They have that feel, but they also want some money for their troubles - to
justify/legitimize it as worth their time.

It's a blogging platform after all. Their feature set could be done by one man
in 2 to 5 weeks time with some experience and perseverance. I hate to belittle
it below its merit, as I do think some features of Ghost make for something
potentially useable. The project also could be nice because of the so-called
committed team behind it maintaining it into the future, as Wordpres does.

------
jbigelow76
I'd like to back this but, it looks great but there seems to be some
conflicting info between their words and the kickstarter parameters. They say
they want to deliver something, I'm guess it's alpha-ish code by summer, but
the 120 pound pledge level says you get access 3 months before everyone else
(meaning it would have to be right around the corner) but it's slated for a
November 2013 estimated delivery?? Are they tying the Nov 2013 date to the
release of the community site?

I'd just like some clarification of when I can get my grubby little hands on
some code, especially if that date will change based on funding levels.

------
nwienert
Probably as good a time as any to mention this, but I've pushed up a work in
progress Obtvse 2[0] to my github. With a user account system, live filtering,
easy themes via pull requests, and quite a lot of improvements. It will be
undergoing many changes over the next few weeks but is worth taking a peek:

[0] <https://github.com/natew/obtvse2>

Admin: <http://cl.ly/image/0o450t3C3c3G>

Edit with Live Preview: <http://cl.ly/image/0w052g1n1U40>

------
kenperkins
My first reaction to "Free. Open." is where's the github link? I know you're
funding the development with KickStarter, but free and open projects should
still having the planning and initial development in the open. That way you
can get feedback more easily, solicit contributors, as well as get early
adopters.

If you want me to give you money, I'd like to see progress (and provide
feedback) along the way, not just wait for the v1.0 release.

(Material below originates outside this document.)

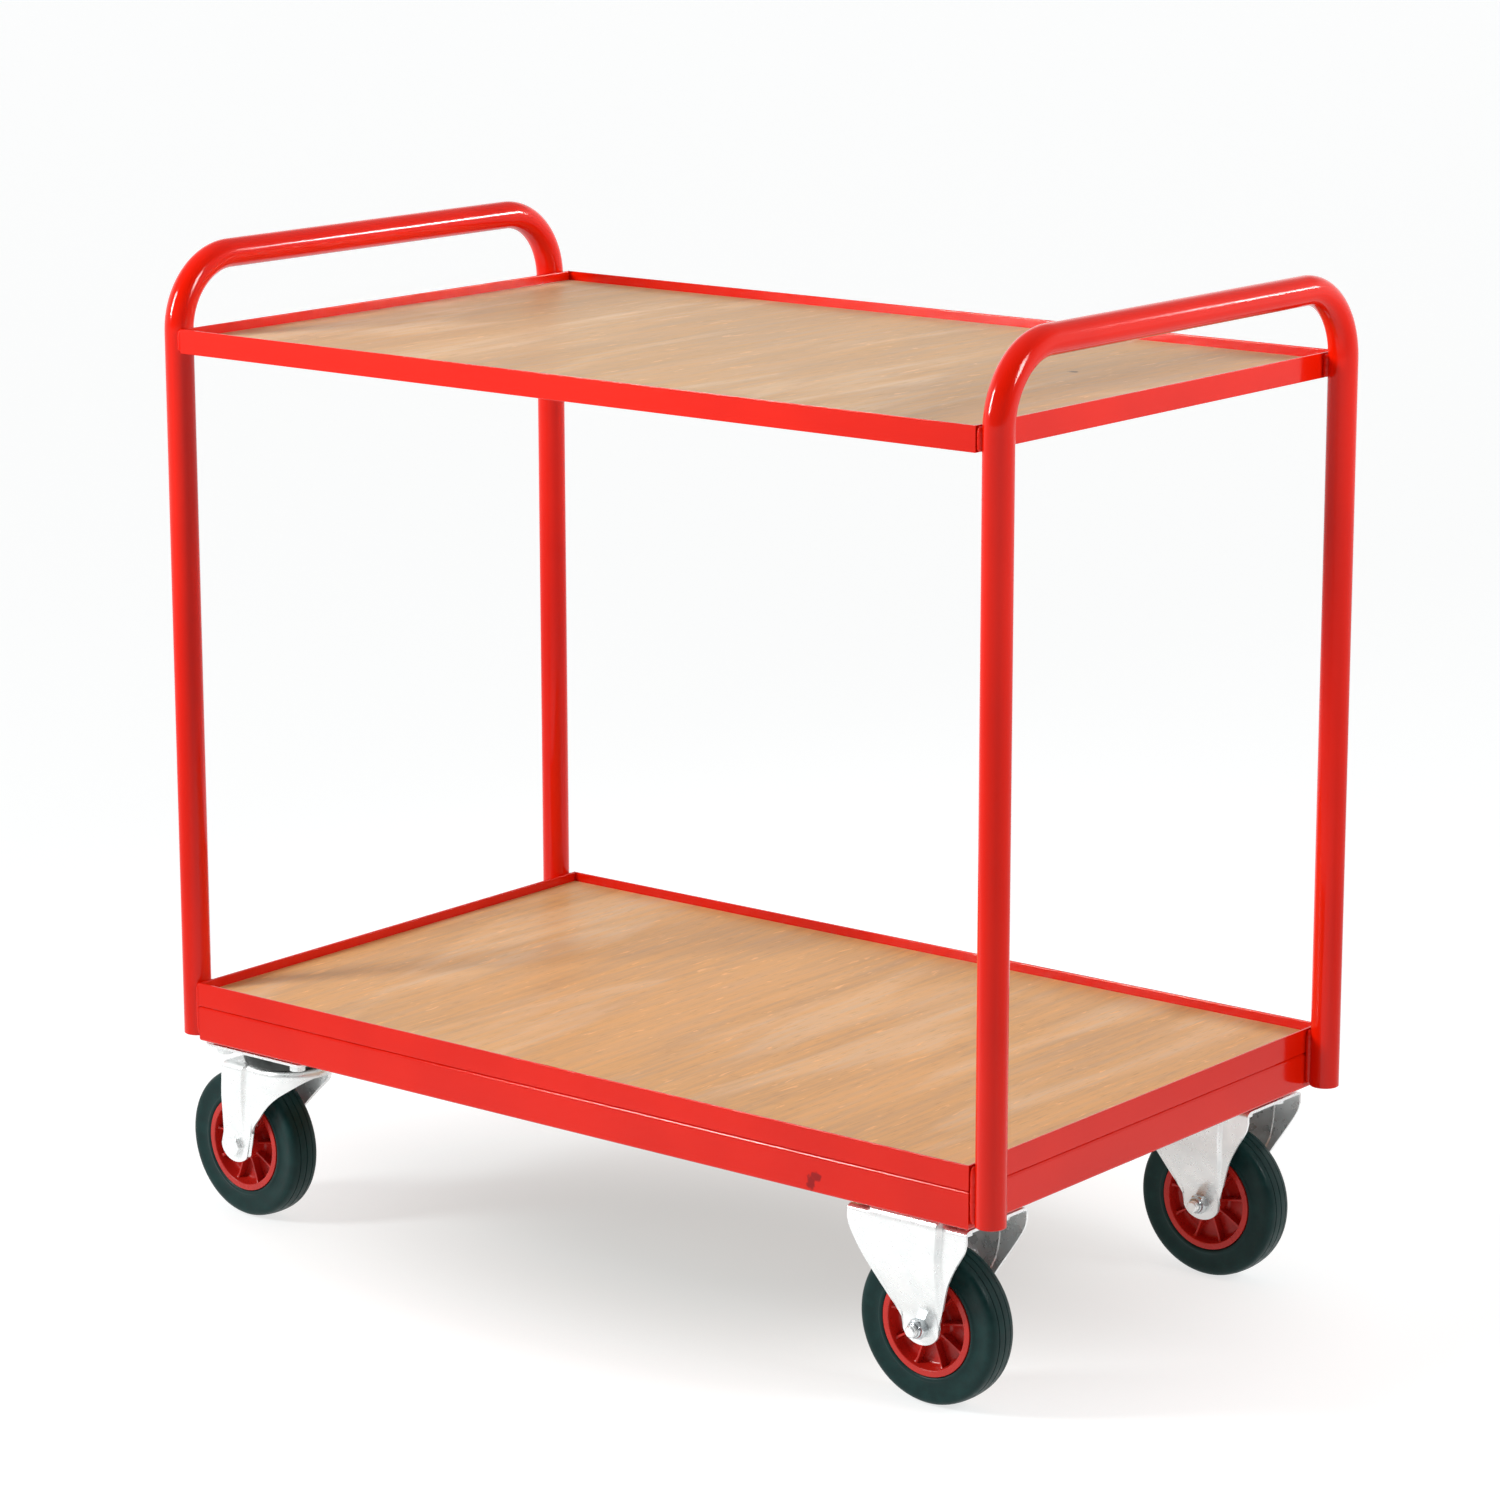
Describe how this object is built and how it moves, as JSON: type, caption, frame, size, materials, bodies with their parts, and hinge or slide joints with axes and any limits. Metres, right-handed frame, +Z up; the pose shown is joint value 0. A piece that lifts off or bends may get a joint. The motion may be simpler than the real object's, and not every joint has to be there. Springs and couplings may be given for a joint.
{
  "type": "tray trolley",
  "caption": "Two-tier platform trolley with tray shelves in a bent tube frame, rolling on swivel castors at one end and fixed castors at the other.",
  "frame": {"origin": "middle of the trolley's footprint on the floor, halfway between its ends and its sides", "axes": "+X along the length towards the fixed castors, +Y across towards the back, +Z up"},
  "size_m": [1.1049, 0.608, 1.044],
  "materials": {
    "red_enamel": "glossy powder coat",
    "oak_veneer": "satin lacquered veneer, grain across the tray",
    "bright_zinc": "bright zinc plate",
    "red_plastic": "moulded, semi-gloss",
    "black_rubber": "satin rubber",
    "bearing_steel": "plain oiled steel"
  },
  "bodies": {
    "frame": {"left_hoop": "red_enamel", "right_hoop": "red_enamel", "upper_tray_front": "red_enamel", "upper_tray_right": "red_enamel", "upper_tray_back": "red_enamel", "upper_tray_left": "red_enamel", "lower_tray_front": "red_enamel", "lower_tray_right": "red_enamel", "lower_tray_back": "red_enamel", "lower_tray_left": "red_enamel", "chassis_rail_front": "red_enamel", "chassis_rail_right": "red_enamel", "chassis_rail_back": "red_enamel", "chassis_rail_left": "red_enamel", "upper_deck": "oak_veneer", "lower_deck": "oak_veneer", "cross_member_left": "red_enamel", "cross_member_right": "red_enamel", "castor_pad_left_front": "red_enamel", "castor_pad_right_front": "red_enamel", "castor_pad_left_back": "red_enamel", "castor_pad_right_back": "red_enamel", "left_front_top_plate": "bright_zinc", "left_front_ball_race": "bearing_steel", "left_front_kingpin": "bright_zinc", "right_front_bracket": "bright_zinc", "right_front_axle_bolt": "bright_zinc", "right_front_axle_nut": "bright_zinc", "right_front_axle_sleeve": "bearing_steel", "left_back_top_plate": "bright_zinc", "left_back_ball_race": "bearing_steel", "left_back_kingpin": "bright_zinc", "right_back_bracket": "bright_zinc", "right_back_axle_bolt": "bright_zinc", "right_back_axle_nut": "bright_zinc", "right_back_axle_sleeve": "bearing_steel"},
    "left_front_swivel": {"left_front_fork": "bright_zinc", "left_front_axle_bolt": "bright_zinc", "left_front_axle_nut": "bright_zinc", "left_front_axle_sleeve": "bearing_steel"},
    "left_front_wheel": {"left_front_roller_bearing": "bearing_steel", "left_front_wheel_centre": "red_plastic", "left_front_tyre": "black_rubber"},
    "right_front_wheel": {"right_front_roller_bearing": "bearing_steel", "right_front_wheel_centre": "red_plastic", "right_front_tyre": "black_rubber"},
    "left_back_swivel": {"left_back_fork": "bright_zinc", "left_back_axle_bolt": "bright_zinc", "left_back_axle_nut": "bright_zinc", "left_back_axle_sleeve": "bearing_steel"},
    "left_back_wheel": {"left_back_roller_bearing": "bearing_steel", "left_back_wheel_centre": "red_plastic", "left_back_tyre": "black_rubber"},
    "right_back_wheel": {"right_back_roller_bearing": "bearing_steel", "right_back_wheel_centre": "red_plastic", "right_back_tyre": "black_rubber"}
  },
  "joints": [
    {"name": "left_front_swivel_turn", "type": "hinge", "parent": "frame", "child": "left_front_swivel", "pos_m": [-0.4163, -0.24, 0.182], "axis": [0, 0, 1], "continuous": true},
    {"name": "left_front_wheel_spin", "type": "hinge", "parent": "left_front_swivel", "child": "left_front_wheel", "pos_m": [-0.47123, -0.23712, 0.081], "axis": [0.0523, 0.9986, 0], "continuous": true},
    {"name": "right_front_wheel_spin", "type": "hinge", "parent": "frame", "child": "right_front_wheel", "pos_m": [0.4397, -0.24, 0.081], "axis": [0, 1, 0], "continuous": true},
    {"name": "left_back_swivel_turn", "type": "hinge", "parent": "frame", "child": "left_back_swivel", "pos_m": [-0.4163, 0.24, 0.182], "axis": [0, 0, 1], "continuous": true},
    {"name": "left_back_wheel_spin", "type": "hinge", "parent": "left_back_swivel", "child": "left_back_wheel", "pos_m": [-0.4713, 0.24, 0.081], "axis": [0, 1, 0], "continuous": true},
    {"name": "right_back_wheel_spin", "type": "hinge", "parent": "frame", "child": "right_back_wheel", "pos_m": [0.4397, 0.24, 0.081], "axis": [0, 1, 0], "continuous": true}
  ]
}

So in this case, it seems like you're using "Free and Open" as a label to get
interest, but you're not really that keen on actually being open.

------
wambotron
It felt a bit "Try it, LOL JK!"

I understand why kickstarter exists, and I think it's a decent tool for some
projects. That said, it's difficult for me to back something that's only
screenshots and a brief "this is totally how it works" box on the main site. I
want to be able to check out how the product works from the inside out. If I
believe in it, I'll put money towards it. If I don't, I won't.

In this case, I can't demo it to a point where I'd say "this is a worthy
product."

------
AdrianRossouw
honestly, i think something like jekyll (with prose.io) is the best blogging
platform there is.

if there was a decent node.js based jekyll replacement, I would be using that.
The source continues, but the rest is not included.